Il faut ensuite éditer le fichier ~/.forward afin que le MTA sache qu'il doit confier la livraison du courrier à FDM pour l'utilisateur concerné :
"|/usr/bin/fdm -m -a incoming fetch"
À ce stade, la détection est déjà opérationnelle... Mais comment réagir lorsqu'un spam survit à notre tambouille de mort-aux-rats maison ?
Rapporter les spams non détectés
Pour améliorer la détection dans le futur, pas d'états d'âme… Il faut moucharder le spam non détecté au serveur !
Pour ça, faisons simple :
- On crée un dossier IMAP nommé spam viking par exemple (votre client mail le fait très bien) ;
- lorsqu'on reçoit un spam non filtré, on "nourrit" le dossier spam viking avec ;
- périodiquement, tous les mails dans le dossier spam viking sont raportés au serveur pyzor.
Une fois le dossier créé, ajouter ces lignes au ~/fdm.conf :
account "spam_viking" maildir "${maildir}/.spam viking"
action "report_as_spam" {
pipe "pyzor report"
action "spam"
}
match account "spam_viking" action "report_as_spam"

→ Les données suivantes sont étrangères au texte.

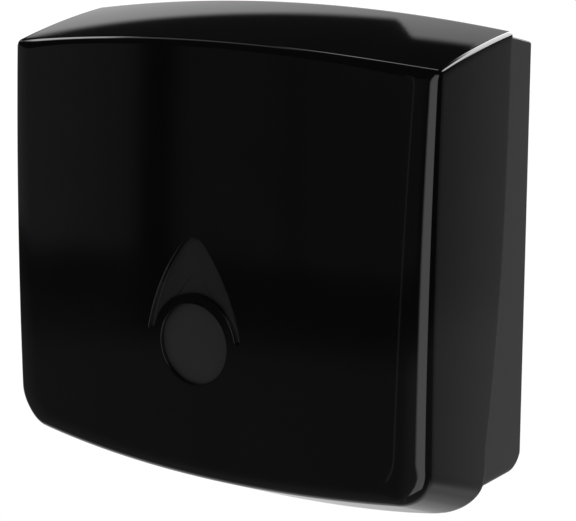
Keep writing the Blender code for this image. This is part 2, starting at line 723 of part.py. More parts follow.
def stack_guide(side, word):
    """Upright side guide: a wall, a rear flange with two screw holes and a front lip."""
    satin = material("satin_grey_abs", (0.09, 0.09, 0.095), 0.4)
    low = TRAY_Z + TRAY_T + GAP
    back = -PANEL - BOSS_H - GAP
    wall = sorted((side * GUIDE_X, side * (GUIDE_X + GUIDE_WALL)))
    flange = sorted((side * GUIDE_X, side * 141.0))
    lip = sorted((side * 110.0, side * (GUIDE_X + GUIDE_WALL)))
    obj = store("stack_guide_" + word,
                box((wall[0], STACK_FRONT - GUIDE_WALL, low), (wall[1], back, 240.0)), satin)
    join(obj, box((flange[0], back - GUIDE_WALL, low + 20.0), (flange[1], back, 240.0)))
    join(obj, box((lip[0], STACK_FRONT - GUIDE_WALL, low), (lip[1], STACK_FRONT, 200.0)))
    for x, z in SCREW_SPOTS:
        if x * side > 0.0:
            cut(obj, turned([(1.65, 0.0), (1.65, -20.0)], "Y", (x, 0.0, z), 16))
    return smooth(obj)


def housing_screws():
    """Four screws for the guides and two for the tray."""
    steel = material("zinc_plated_steel", (0.62, 0.62, 0.6), 0.35, 1.0)
    seat = -PANEL - BOSS_H - GAP - 2.2 - GAP
    made = []
    for x, z in SCREW_SPOTS:
        name = "guide_screw_" + ("upper_" if z > 150.0 else "lower_")
        name += "left" if x < 0.0 else "right"
        made.append(screw(name, (x, seat, z), "Y", 1.0, steel, 2.9, 7.2))
    for x, z in TRAY_SPOTS:
        name = "tray_screw_" + ("left" if x < 0.0 else "right")
        made.append(screw(name, (x, seat, z), "Y", 1.0, steel, 2.9, 7.2))
    return made


def hinge_pin(side, word):
    """Steel pin through the tray's cheek into the cover's ear."""
    steel = material("bright_steel", (0.7, 0.7, 0.7), 0.25, 1.0)
    profile = [(PIN_R - 0.5, side * PIN_OUT), (PIN_R, side * (PIN_OUT - 0.6)),
               (PIN_R, side * (BRACKET_IN - GAP)), (PIN_R + 1.5, side * (BRACKET_IN - GAP)),
               (PIN_R + 1.5, side * PIN_IN)]
    pin = store("hinge_pin_" + word, turned(profile, "X", (0.0, PIVOT_Y, PIVOT_Z), 24), steel)
    return smooth(pin)


# ---------------------------------------------------------------- lock

def lock_body():
    """Die-cast lock case that drops through the housing's top wall."""
    chrome = material("chromed_zinc", (0.75, 0.75, 0.75), 0.15, 1.0)
    top = LOCK_TOP
    profile = [(9.0, top + 1.5), (10.0, top + 0.9), (10.0, top + GAP), (LOCK_R, top + GAP),
               (LOCK_R, top - 18.0)]
    case = store("lock_body", turned(profile, "Z", (0.0, LOCK_Y, 0.0), 32), chrome)
    cut(case, turned([(5.3, top + 4.0), (5.3, top - 20.0)], "Z", (0.0, LOCK_Y, 0.0), 32))
    return smooth(case)


def lock_nut():
    """Thin hexagon nut that clamps the lock case from below."""
    chrome = material("chromed_zinc", (0.75, 0.75, 0.75), 0.15, 1.0)
    top = LOCK_TOP - SHELL_WALL - GAP
    turn = [(11.0 * math.cos(math.radians(60.0 * k)),
             LOCK_Y + 11.0 * math.sin(math.radians(60.0 * k))) for k in range(6)]
    nut = store("lock_nut", prism(turn, "Z", top - 3.5, top - 0.4), chrome)
    cut(nut, turned([(LOCK_R + GAP, top + 2.0), (LOCK_R + GAP, top - 8.0)], "Z",
                    (0.0, LOCK_Y, 0.0), 32))
    return nut


def lock_barrel():
    """Turning plug with its keyway; its square tail drives the cam."""
    chrome = material("chromed_zinc", (0.75, 0.75, 0.75), 0.15, 1.0)
    top = LOCK_TOP
    low = top - 18.0 - 1.0
    origin = (0.0, LOCK_Y, 0.0)
    plug = store("lock_barrel", turned([(5.2, top + 1.2), (5.2, low)], "Z", origin, 32), chrome)
    join(plug, box((-3.0, LOCK_Y - 3.0, low - 3.0), (3.0, LOCK_Y + 3.0, low + 1.0)))
    cut(plug, box((-3.4, LOCK_Y - 0.6, top - 9.0), (3.4, LOCK_Y + 0.6, top + 3.0)))
    cut(plug, turned([(1.65, low - 4.0), (1.65, low + 6.0)], "Z", origin, 16))
    return smooth(plug)


def lock_cam():
    """Hooked steel cam; stored turned aside, so the cover is free to open."""
    steel = material("zinc_plated_steel", (0.62, 0.62, 0.6), 0.35, 1.0)
    high = LOCK_TOP - 18.0 - 1.0 - GAP
    low = high - 2.0
    outline = []
    for k in range(13):
        a = math.pi / 2.0 + math.pi * k / 12
        outline.append((6.5 * math.cos(a), LOCK_Y + 6.5 * math.sin(a)))
    outline += [(25.0, LOCK_Y - 6.0), (25.0, LOCK_Y + 6.0)]
    cam = store("lock_cam", prism(outline, "Z", low, high), steel)
    join(cam, box((22.6, LOCK_Y - 6.0, low + 0.5), (25.0, LOCK_Y + 6.0, high + 5.0)))
    cut(cam, box((-3.1, LOCK_Y - 3.1, low - 1.0), (3.1, LOCK_Y + 3.1, high + 1.0)))
    return cam


def cam_screw():
    """Screw that holds the cam on the plug's tail."""
    steel = material("zinc_plated_steel", (0.62, 0.62, 0.6), 0.35, 1.0)
    low = LOCK_TOP - 18.0 - 1.0 - 3.0 - GAP
    return screw("cam_screw", (0.0, LOCK_Y, low), "Z", 1.0, steel, 4.2, 5.5)


def set_origin(obj, point):
    """Move an object's origin to a point in millimetres and leave its mesh in place."""
    place = (Vector(point) - Vector((0.0, 0.0, DATUM_Z))) * MM
    obj.data.transform(Matrix.Translation(-place))
    obj.location = place


def main():
    """Build every piece and put the moving ones' origins on their joint axes."""
    clear_scene()
    hinge = (0.0, PIVOT_Y, PIVOT_Z)
    lock = (0.0, LOCK_Y, BACK_Z)
    swinging = [front_cover(), window_lens(), roundel_disc(), lens_retainer(), strike_plate()]
    swinging += retainer_screws() + strike_screws()
    for piece in swinging:
        set_origin(piece, hinge)
    back_housing()
    napkin_tray()
    throat_insert()
    stack_guide(-1.0, "left")
    stack_guide(1.0, "right")
    housing_screws()
    hinge_pin(-1.0, "left")
    hinge_pin(1.0, "right")
    lock_body()
    lock_nut()
    for piece in (lock_barrel(), lock_cam(), cam_screw()):
        set_origin(piece, lock)


main()
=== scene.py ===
"""A wall-hung dispenser for folded napkins: gloss cover, satin housing, and what they hold.

Lengths are in millimetres and become metres when a mesh is stored. Heights count from
158 mm below the middle of the back face, which is the frame's zero.
"""
import math

import bmesh
import bpy
import numpy as np
from mathutils import Matrix, Vector


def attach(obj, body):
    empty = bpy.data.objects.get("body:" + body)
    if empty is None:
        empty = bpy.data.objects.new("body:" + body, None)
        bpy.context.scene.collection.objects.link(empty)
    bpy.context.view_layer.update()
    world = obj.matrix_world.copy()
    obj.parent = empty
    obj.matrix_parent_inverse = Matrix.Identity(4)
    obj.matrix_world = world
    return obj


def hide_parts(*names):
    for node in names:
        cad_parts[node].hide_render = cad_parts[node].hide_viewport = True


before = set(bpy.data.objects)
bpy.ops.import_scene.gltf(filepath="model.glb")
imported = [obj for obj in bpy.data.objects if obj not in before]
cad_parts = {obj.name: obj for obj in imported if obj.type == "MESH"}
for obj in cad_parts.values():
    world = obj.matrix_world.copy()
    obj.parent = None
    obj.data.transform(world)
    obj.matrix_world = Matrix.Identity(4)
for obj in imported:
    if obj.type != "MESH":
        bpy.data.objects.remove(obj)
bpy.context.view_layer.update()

# ---------------------------------------------------------------- studio
# A product studio's white sweep: pale floor, bright back wall, a tall softbox at the
# right, a ceiling panel, and a dark room in front that the gloss cover mirrors.

MM = 0.001
DATUM = 158.0
scene = bpy.context.scene
scene.view_settings.view_transform = "Standard"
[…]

Enfin, il s'agit de demander au système de rapporter les spams, disons tous les jours à 5h42. On utilise pour ça l'outil cron :
puis ajouter la ligne suivante au fichier ouvert :
42 5 * * * /usr/bin/fdm -l fetch -a "spam_viking"
Et euh... ça marche ?
Lors de mes recherches sur pyzor et consorts, j'ai été très surpris de constater qu'on trouvait difficilement des tests d'efficacité. Histoire de faire avancer le bouzin, j'ai fait mes propres mesures quand à l'efficacité de pyzor qui valent ce qu'elles valent. Au passage, elles permettent de se faire une idée de la quantité de spam qu'on peut avoir à traîter lorsqu'on s'auto-héberge et qu'on expose un peu son adresse sur le web.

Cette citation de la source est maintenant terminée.